Strategic Classification with Non-Linear Classifiers
Benyamin Trachtenberg, Nir Rosenfeld
TL;DR
This work advances strategic classification by analyzing non-linear classifiers, showing that strategic user behavior can both inflate and deflate effective boundary complexity and that universal approximators are no longer universally powerful under strategic manipulation. It develops a bottom-up, geometry-based framework that ties point motions to boundary changes via mappings, curvature bounds, and containment effects, yielding both upper and lower bounds on VC dimensions for broad classes, including piecewise-linear and polytopes. The results reveal approximation gaps and non-universality, with theoretical bounds complemented by experiments that illustrate expressivity shifts and strategic-accuracy limitations. The findings have practical implications for model-class selection, loss design, and optimization in settings where users actively react to deployed classifiers.
Abstract
In strategic classification, the standard supervised learning setting is extended to support the notion of strategic user behavior in the form of costly feature manipulations made in response to a classifier.
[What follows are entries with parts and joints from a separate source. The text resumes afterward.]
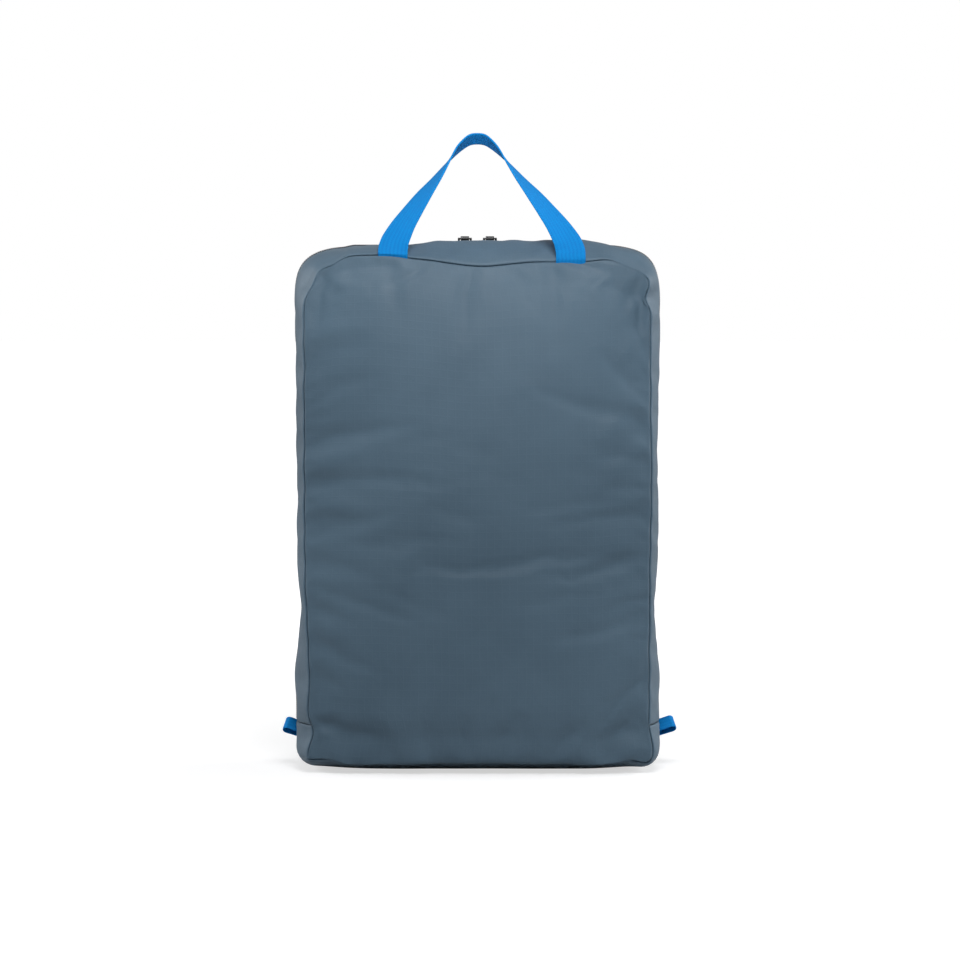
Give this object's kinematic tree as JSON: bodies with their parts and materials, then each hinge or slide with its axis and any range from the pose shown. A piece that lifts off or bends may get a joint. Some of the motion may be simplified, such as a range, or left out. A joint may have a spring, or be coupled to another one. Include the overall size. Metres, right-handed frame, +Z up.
{
  "type": "packing cube",
  "caption": "Upright stuffed packing cube in thin ripstop cloth, with a zip over the top and sides, a webbing carry handle and tape loops at the zip ends.",
  "frame": {"origin": "middle of the base, on the surface the bag stands on", "axes": "+Z up, the front panel faces -Y, +X to the right seen from the front"},
  "size_m": [0.2694, 0.108, 0.4307],
  "materials": {
    "ripstop": "thin coated ripstop nylon, slate blue, soft sheen",
    "seam_binding": "narrow plain-woven binding tape over the inner seams",
    "zip_tape": "woven polyester zip tape, black",
    "zip_coil": "moulded nylon coil, black, satin",
    "webbing": "flat woven webbing and tape, bright blue",
    "slider_metal": "die-cast zinc, black enamel, semi-gloss"
  },
  "bodies": {
    "back_shell": {"back_panel": "ripstop", "back_gusset": "ripstop", "base_gusset": "ripstop", "front_panel_foot": "ripstop", "back_seam_binding": "seam_binding", "foot_seam_binding": "seam_binding", "zip_tape_back": "zip_tape", "zip_coil_back": "zip_coil", "loop_left": "webbing", "loop_right": "webbing"},
    "front_flap": {"front_panel": "ripstop", "front_gusset": "ripstop", "front_seam_binding": "seam_binding", "zip_tape_front": "zip_tape", "zip_coil_front": "zip_coil", "handle_end_left": "webbing", "handle_end_right": "webbing"},
    "carry_handle": {"handle_webbing": "webbing"},
    "zip_slider_left": {"slider_left": "slider_metal"},
    "zip_slider_right": {"slider_right": "slider_metal"},
    "zip_pull_left": {"pull_left": "slider_metal"},
    "zip_pull_right": {"pull_right": "slider_metal"}
  },
  "joints": [
    {"name": "flap_open", "type": "hinge", "parent": "back_shell", "child": "front_flap", "pos_m": [0, -0.0478, 0.03315], "axis": [1, 0, 0], "range_deg": [0, 95]},
    {"name": "handle_swing", "type": "hinge", "parent": "front_flap", "child": "carry_handle", "pos_m": [0, -0.0409, 0.3529], "axis": [1, 0, 0], "range_deg": [-35, 150]},
    {"name": "slider_left_run", "type": "slide", "parent": "back_shell", "child": "zip_slider_left", "axis": [-1, 0, 0], "range_m": [0, 0.068]},
    {"name": "slider_right_run", "type": "slide", "parent": "back_shell", "child": "zip_slider_right", "axis": [1, 0, 0], "range_m": [0, 0.068]},
    {"name": "pull_left_swing", "type": "hinge", "parent": "zip_slider_left", "child": "zip_pull_left", "pos_m": [-0.0086, 0, 0.36385], "axis": [1, 0, 0], "range_deg": [0, 192]},
    {"name": "pull_right_swing", "type": "hinge", "parent": "zip_slider_right", "child": "zip_pull_right", "pos_m": [0.0086, 0, 0.36385], "axis": [1, 0, 0], "range_deg": [0, 192]}
  ]
}
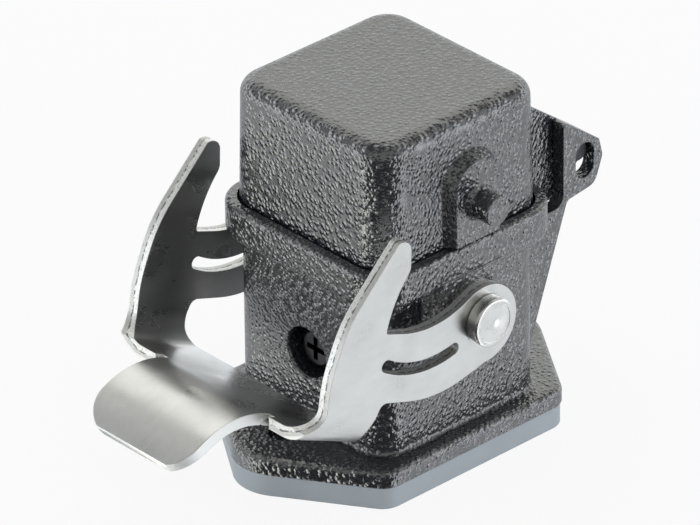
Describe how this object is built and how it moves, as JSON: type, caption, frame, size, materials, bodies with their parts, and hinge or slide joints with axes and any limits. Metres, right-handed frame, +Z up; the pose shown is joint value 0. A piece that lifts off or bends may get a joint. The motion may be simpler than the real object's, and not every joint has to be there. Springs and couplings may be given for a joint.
{
  "type": "rectangular connector housing",
  "caption": "Bulkhead connector housing with contact insert, hinged protection cover, single sheet steel locking lever and flange gasket.",
  "frame": {"origin": "middle between the two flange holes, on the underside of the flange gasket", "axes": "+X to the right along the front, +Y to the hinge side at the back, +Z up out of the panel"},
  "size_m": [0.038, 0.067, 0.0465],
  "materials": {
    "coated_casting": "black textured powder coat on die cast metal",
    "gasket_rubber": "blue grey flat gasket",
    "seal_rubber": "black soft seal",
    "stainless_sheet": "smooth stamped stainless sheet",
    "rivet_steel": "plain stainless",
    "pin_steel": "dark plain pin",
    "insert_plastic": "light grey moulded insulator",
    "plated_copper": "silver plated copper alloy",
    "screw_steel": "zinc plated steel"
  },
  "bodies": {
    "base": {"housing": "coated_casting", "flange_gasket": "gasket_rubber", "collar_seal": "seal_rubber", "insert_body": "insert_plastic", "earth_contact": "plated_copper", "earth_clamp_screw": "screw_steel", "insert_fixing_screw": "screw_steel", "lever_rivet_right": "rivet_steel", "lever_rivet_left": "rivet_steel", "pivot_washer_right": "rivet_steel", "pivot_washer_left": "rivet_steel", "socket_contact_1": "plated_copper", "terminal_screw_1": "screw_steel", "socket_contact_2": "plated_copper", "terminal_screw_2": "screw_steel", "socket_contact_3": "plated_copper", "terminal_screw_3": "screw_steel", "socket_contact_4": "plated_copper", "terminal_screw_4": "screw_steel"},
    "cover_body": {"cover": "coated_casting", "hinge_pin": "pin_steel"},
    "lever_body": {"locking_lever": "stainless_sheet"}
  },
  "joints": [
    {"name": "lever_pivot", "type": "hinge", "parent": "base", "child": "lever_body", "pos_m": [0, -0.0004, 0.0214], "axis": [-1, 0, 0], "range_deg": [0, 70]},
    {"name": "cover_hinge", "type": "hinge", "parent": "base", "child": "cover_body", "pos_m": [0, 0.0233, 0.031], "axis": [-1, 0, 0], "range_deg": [0, 110]}
  ]
}
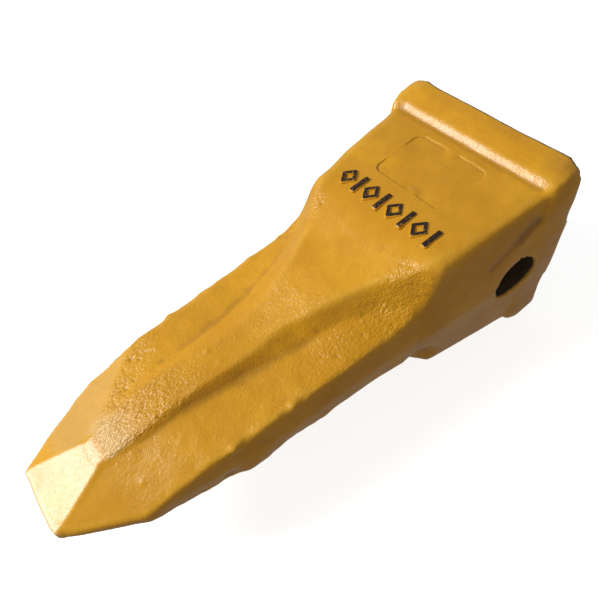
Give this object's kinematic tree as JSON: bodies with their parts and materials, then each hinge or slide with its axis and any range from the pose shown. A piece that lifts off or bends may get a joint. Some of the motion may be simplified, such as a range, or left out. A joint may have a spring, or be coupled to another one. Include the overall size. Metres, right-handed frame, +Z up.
{
  "type": "excavator bucket tooth",
  "caption": "Heavy-duty rock chisel bucket tooth: hollow wedge casting with a side pin bore, its retaining pin and its rubber and steel retainer.",
  "frame": {"origin": "centre of the socket mouth, in the plane of the rear face", "axes": "+X along the tooth from the socket mouth to the cutting tip, +Y along the pin bore towards the side that shows the open bore, +Z up"},
  "size_m": [0.3045, 0.137, 0.122],
  "materials": {
    "yellow_paint": "glossy ochre yellow enamel over rough cast steel",
    "mark_ink": "dark ink in the cast marks",
    "pin_steel": "plain heat-treated bar",
    "retainer_rubber": "matt black",
    "spring_steel": "blued spring steel"
  },
  "bodies": {
    "tooth": {"tooth_casting": "yellow_paint"},
    "pin": {"retaining_pin": "pin_steel"},
    "retainer": {"retainer_rubber": "retainer_rubber", "retainer_snap_ring": "spring_steel"}
  },
  "joints": [
    {"name": "pin_slide", "type": "slide", "parent": "tooth", "child": "pin", "axis": [0, 1, 0], "range_m": [-0.035, 0.02]},
    {"name": "retainer_spin", "type": "hinge", "parent": "pin", "child": "retainer", "pos_m": [0.036, 0.011, 0], "axis": [0, 1, 0], "continuous": true}
  ]
}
While standard learning supports a broad range of model classes, the study of strategic classification has, so far, been dedicated mostly to linear classifiers. This work aims to expand the horizon by exploring how strategic behavior manifests under non-linear classifiers and what this implies for learning. We take a bottom-up approach showing how non-linearity affects decision boundary points, classifier expressivity, and model class complexity. Our results show how, unlike the linear case, strategic behavior may either increase or decrease effective class complexity, and that the complexity decrease may be arbitrarily large. Another key finding is that universal approximators (e.g., neural nets) are no longer universal once the environment is strategic. We demonstrate empirically how this can create performance gaps even on an unrestricted model class.